Records excerpted from a collection
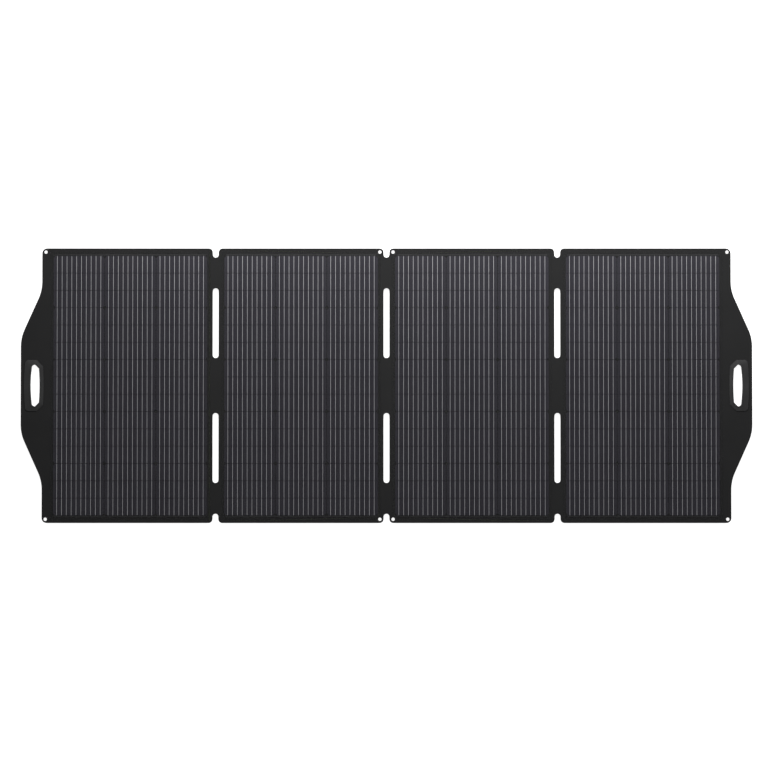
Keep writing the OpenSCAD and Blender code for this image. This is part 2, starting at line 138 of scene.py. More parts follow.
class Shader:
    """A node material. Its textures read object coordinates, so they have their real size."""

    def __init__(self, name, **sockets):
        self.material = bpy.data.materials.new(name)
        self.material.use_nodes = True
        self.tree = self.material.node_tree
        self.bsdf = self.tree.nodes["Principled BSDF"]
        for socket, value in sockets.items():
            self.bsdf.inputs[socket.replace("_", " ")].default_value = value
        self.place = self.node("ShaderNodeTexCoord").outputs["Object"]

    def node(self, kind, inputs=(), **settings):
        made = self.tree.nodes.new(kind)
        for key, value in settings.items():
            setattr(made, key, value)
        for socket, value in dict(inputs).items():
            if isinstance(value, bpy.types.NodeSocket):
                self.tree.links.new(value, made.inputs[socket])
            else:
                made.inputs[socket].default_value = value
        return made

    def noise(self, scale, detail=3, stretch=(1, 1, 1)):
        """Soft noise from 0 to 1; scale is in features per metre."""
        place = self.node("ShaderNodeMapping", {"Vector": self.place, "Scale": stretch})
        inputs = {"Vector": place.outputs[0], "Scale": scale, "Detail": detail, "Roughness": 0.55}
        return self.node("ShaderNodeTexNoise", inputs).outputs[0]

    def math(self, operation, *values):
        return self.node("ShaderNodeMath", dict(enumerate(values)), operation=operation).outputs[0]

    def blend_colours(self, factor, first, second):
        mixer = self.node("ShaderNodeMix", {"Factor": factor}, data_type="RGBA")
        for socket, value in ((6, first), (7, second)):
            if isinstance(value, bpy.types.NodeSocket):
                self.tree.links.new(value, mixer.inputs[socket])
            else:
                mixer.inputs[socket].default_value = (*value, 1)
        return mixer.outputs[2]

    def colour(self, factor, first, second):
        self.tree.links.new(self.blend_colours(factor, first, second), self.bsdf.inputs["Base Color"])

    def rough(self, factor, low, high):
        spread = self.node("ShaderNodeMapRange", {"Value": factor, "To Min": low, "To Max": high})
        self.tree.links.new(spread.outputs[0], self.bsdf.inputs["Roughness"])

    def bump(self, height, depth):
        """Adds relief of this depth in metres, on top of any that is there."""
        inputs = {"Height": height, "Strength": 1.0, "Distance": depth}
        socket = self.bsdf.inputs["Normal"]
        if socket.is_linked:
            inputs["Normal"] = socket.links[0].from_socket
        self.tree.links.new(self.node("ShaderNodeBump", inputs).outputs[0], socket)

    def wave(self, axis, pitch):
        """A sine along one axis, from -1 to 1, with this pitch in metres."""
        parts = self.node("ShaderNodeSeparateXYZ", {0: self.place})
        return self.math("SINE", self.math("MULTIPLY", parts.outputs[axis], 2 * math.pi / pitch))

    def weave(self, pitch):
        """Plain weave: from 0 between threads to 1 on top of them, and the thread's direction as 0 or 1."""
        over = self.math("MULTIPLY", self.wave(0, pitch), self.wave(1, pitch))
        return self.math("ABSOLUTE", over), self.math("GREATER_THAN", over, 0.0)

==

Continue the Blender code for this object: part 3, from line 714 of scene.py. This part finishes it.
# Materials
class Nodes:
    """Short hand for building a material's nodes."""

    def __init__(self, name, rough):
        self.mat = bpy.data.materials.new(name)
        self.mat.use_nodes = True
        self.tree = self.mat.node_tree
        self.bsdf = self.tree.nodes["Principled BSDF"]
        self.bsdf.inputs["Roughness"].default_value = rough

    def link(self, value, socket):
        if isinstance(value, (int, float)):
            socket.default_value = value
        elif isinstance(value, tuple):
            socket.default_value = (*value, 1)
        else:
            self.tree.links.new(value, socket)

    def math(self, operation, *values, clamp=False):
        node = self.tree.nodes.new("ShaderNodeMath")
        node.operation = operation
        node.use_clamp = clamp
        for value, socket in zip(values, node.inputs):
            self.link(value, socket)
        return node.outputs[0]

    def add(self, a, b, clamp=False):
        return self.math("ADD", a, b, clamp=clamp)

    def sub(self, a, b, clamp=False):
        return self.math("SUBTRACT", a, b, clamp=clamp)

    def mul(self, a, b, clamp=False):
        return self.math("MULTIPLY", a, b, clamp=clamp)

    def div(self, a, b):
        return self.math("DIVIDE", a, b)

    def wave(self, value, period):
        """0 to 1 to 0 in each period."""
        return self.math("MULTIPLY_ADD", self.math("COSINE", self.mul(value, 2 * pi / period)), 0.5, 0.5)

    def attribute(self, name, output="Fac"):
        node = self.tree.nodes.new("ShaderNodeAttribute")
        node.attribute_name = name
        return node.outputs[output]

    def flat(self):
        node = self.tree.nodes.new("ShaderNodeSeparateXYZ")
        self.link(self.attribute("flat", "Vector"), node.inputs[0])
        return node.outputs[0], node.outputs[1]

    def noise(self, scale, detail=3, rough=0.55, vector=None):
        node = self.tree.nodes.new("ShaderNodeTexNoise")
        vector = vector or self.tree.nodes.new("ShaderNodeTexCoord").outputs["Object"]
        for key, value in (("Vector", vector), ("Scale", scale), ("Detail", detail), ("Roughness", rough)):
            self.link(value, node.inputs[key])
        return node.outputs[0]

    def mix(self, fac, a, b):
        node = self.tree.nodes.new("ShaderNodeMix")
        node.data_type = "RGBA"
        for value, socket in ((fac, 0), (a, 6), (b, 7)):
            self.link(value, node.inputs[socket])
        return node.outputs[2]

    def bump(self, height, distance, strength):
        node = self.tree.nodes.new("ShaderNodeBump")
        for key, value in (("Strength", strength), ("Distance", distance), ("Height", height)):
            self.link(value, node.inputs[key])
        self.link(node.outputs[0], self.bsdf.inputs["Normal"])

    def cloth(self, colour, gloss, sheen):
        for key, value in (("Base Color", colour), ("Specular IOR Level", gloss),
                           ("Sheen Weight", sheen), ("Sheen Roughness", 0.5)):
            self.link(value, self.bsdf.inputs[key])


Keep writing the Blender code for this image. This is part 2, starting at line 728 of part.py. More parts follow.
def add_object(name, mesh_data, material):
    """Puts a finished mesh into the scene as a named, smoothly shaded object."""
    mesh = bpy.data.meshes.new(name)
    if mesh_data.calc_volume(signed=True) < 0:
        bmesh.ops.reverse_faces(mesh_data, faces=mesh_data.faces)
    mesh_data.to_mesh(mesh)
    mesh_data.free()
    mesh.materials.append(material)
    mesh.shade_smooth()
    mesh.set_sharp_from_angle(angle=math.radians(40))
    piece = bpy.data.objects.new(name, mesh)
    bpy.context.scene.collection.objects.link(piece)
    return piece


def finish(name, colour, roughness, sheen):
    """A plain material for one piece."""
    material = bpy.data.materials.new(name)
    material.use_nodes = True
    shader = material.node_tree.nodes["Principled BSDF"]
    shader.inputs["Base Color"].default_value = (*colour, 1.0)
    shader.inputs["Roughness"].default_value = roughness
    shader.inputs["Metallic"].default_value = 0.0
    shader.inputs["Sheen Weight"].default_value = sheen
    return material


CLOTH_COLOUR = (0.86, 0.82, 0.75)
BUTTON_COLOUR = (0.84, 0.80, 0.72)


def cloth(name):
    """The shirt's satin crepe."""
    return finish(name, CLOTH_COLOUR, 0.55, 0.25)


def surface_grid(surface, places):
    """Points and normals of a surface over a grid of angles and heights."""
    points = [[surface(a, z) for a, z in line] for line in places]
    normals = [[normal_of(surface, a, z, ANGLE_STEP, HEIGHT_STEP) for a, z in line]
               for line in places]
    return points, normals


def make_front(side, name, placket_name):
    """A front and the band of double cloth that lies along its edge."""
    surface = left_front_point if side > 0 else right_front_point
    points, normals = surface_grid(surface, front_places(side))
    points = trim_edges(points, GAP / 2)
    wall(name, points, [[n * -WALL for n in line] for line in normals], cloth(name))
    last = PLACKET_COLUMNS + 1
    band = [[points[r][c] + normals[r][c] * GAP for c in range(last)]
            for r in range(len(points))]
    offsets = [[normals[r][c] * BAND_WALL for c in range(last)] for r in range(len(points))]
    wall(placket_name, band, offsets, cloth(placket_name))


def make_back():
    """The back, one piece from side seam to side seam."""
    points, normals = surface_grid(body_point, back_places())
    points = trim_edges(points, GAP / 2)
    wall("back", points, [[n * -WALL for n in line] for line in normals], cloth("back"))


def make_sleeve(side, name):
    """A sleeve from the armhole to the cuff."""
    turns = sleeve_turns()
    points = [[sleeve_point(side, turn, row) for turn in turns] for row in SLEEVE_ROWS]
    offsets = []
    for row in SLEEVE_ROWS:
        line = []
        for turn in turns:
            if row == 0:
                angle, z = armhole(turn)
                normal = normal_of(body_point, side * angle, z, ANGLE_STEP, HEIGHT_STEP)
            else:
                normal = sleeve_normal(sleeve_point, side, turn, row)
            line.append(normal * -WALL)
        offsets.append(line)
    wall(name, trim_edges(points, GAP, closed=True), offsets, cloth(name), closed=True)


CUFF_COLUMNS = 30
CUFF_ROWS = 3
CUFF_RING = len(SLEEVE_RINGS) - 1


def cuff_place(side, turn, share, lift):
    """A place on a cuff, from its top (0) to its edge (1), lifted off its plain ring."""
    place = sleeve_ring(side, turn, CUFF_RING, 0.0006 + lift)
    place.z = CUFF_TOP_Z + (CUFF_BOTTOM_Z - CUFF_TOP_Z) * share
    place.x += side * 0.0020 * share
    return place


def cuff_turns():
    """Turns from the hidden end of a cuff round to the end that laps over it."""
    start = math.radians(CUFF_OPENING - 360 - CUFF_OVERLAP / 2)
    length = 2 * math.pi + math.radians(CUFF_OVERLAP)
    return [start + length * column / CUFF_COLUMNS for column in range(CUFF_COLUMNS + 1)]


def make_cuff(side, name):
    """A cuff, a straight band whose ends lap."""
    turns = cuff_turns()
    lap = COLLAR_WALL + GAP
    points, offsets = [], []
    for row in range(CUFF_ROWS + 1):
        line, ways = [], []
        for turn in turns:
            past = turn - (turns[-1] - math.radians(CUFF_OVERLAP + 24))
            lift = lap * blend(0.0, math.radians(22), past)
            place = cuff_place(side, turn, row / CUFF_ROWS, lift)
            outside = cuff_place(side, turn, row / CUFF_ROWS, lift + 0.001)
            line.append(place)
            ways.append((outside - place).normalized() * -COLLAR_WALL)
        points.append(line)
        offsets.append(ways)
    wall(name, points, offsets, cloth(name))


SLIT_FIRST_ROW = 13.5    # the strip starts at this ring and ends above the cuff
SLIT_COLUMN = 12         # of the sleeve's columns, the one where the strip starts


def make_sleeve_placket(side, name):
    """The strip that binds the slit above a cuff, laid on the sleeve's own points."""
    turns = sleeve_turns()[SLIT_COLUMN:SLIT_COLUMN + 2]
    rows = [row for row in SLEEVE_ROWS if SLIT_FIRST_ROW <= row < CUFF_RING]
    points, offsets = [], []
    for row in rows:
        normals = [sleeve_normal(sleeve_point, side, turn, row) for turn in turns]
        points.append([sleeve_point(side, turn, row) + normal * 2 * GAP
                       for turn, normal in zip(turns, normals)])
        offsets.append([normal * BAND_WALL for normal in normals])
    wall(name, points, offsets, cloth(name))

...

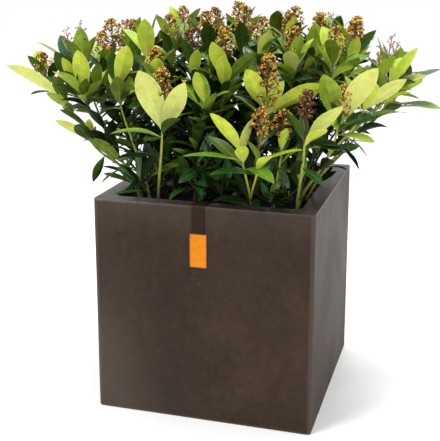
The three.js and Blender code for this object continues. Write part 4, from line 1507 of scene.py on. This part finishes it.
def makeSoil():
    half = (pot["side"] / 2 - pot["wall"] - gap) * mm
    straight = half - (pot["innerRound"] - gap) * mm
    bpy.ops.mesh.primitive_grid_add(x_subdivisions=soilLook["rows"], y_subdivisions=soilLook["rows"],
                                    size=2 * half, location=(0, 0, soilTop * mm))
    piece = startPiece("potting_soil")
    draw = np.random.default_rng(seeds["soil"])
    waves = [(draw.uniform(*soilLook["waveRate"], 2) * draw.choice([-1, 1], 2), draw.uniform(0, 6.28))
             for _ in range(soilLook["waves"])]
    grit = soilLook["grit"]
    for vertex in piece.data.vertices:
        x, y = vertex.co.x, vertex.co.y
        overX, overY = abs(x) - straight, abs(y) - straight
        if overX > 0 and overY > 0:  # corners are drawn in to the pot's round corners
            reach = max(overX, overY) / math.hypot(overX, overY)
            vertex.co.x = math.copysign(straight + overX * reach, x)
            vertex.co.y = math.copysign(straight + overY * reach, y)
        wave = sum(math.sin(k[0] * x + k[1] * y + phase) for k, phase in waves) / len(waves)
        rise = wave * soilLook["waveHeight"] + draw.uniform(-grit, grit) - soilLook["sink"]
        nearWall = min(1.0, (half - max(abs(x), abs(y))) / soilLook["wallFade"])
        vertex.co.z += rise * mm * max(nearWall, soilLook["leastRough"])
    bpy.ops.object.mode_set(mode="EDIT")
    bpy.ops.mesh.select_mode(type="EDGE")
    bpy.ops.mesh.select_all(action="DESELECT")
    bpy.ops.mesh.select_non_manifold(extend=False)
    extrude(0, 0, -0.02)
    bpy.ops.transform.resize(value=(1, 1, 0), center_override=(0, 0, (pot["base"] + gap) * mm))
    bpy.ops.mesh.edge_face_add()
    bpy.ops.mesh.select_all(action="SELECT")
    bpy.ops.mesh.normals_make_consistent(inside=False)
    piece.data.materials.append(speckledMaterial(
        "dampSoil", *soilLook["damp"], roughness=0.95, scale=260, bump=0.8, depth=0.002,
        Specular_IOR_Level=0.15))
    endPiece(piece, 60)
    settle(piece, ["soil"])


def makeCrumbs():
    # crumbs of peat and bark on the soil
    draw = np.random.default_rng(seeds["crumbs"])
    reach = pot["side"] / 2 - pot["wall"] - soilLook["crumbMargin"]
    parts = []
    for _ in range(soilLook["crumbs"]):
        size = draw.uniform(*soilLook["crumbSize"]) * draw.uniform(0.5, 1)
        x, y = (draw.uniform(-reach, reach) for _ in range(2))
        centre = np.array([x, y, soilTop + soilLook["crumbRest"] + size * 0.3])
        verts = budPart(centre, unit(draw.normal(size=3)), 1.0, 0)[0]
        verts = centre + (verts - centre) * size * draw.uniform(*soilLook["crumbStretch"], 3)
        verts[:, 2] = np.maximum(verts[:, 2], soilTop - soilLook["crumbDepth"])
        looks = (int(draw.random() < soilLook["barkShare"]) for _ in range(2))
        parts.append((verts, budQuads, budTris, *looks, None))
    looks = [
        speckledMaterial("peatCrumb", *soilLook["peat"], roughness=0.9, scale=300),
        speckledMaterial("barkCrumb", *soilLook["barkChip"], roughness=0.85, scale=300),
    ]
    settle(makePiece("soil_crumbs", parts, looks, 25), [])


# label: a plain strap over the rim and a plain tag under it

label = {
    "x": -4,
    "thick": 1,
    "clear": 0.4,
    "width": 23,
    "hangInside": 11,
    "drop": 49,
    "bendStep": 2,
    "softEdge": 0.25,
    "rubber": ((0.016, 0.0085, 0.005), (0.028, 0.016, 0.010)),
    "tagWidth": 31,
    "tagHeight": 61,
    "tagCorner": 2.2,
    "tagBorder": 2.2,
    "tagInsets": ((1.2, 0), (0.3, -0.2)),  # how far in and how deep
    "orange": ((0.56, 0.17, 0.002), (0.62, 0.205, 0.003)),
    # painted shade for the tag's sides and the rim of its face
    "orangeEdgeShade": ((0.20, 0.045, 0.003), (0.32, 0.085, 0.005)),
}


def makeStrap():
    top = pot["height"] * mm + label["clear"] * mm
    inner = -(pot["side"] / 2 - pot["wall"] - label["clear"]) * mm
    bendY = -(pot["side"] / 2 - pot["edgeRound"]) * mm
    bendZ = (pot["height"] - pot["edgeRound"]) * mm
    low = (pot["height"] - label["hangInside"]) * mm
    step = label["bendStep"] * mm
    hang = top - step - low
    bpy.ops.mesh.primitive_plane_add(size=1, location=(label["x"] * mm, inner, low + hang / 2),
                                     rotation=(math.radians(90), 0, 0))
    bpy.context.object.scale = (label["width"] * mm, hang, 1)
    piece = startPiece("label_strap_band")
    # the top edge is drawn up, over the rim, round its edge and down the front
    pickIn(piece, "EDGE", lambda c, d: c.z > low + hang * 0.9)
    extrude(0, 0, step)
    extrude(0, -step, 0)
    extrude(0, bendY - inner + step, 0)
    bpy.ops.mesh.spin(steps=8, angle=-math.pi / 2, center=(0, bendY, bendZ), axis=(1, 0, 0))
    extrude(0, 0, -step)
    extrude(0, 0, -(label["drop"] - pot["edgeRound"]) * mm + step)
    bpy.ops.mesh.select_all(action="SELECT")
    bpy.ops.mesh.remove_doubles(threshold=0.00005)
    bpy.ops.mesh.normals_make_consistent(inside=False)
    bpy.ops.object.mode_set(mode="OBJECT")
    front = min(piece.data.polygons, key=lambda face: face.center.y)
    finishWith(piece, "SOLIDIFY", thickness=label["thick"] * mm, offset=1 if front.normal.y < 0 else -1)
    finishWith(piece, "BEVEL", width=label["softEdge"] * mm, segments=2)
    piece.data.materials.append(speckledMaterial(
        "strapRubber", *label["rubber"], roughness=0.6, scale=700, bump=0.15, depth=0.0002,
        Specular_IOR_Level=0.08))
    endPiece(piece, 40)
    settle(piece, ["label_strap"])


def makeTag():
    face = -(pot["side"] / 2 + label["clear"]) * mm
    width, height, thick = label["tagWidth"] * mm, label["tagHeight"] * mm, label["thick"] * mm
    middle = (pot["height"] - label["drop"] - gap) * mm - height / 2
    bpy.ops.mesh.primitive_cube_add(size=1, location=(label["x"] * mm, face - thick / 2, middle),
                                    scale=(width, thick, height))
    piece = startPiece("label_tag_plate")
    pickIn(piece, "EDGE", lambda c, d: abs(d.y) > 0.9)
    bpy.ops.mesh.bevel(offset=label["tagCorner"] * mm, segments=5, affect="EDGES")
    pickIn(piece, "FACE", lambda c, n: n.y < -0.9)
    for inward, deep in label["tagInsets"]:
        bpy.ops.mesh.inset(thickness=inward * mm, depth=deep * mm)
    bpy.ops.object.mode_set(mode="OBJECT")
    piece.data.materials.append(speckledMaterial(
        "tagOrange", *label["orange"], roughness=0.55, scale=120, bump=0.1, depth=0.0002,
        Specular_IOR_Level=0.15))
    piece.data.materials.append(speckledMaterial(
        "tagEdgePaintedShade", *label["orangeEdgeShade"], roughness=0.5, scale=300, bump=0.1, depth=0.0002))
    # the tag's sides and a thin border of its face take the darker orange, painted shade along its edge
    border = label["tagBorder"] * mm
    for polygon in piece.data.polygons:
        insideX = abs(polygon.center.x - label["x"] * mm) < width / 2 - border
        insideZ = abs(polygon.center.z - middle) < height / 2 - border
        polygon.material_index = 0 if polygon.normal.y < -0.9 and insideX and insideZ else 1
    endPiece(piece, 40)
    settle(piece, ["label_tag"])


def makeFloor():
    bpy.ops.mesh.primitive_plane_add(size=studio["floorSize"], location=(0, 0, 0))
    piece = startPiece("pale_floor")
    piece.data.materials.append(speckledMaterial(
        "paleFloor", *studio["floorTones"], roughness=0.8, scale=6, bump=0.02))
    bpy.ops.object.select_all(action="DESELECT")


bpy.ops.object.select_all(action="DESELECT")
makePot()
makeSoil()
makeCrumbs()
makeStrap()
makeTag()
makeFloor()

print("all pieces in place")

Instructions for the task: Exactly as written, quote the lines from the one that has "Keep writing the OpenSCAD" down to the one that has "node material. Its", and include both.

Completed exercise:
Keep writing the OpenSCAD and Blender code for this image. This is part 2, starting at line 138 of scene.py. More parts follow.
class Shader:
    """A node material. Its textures read object coordinates, so they have their real size."""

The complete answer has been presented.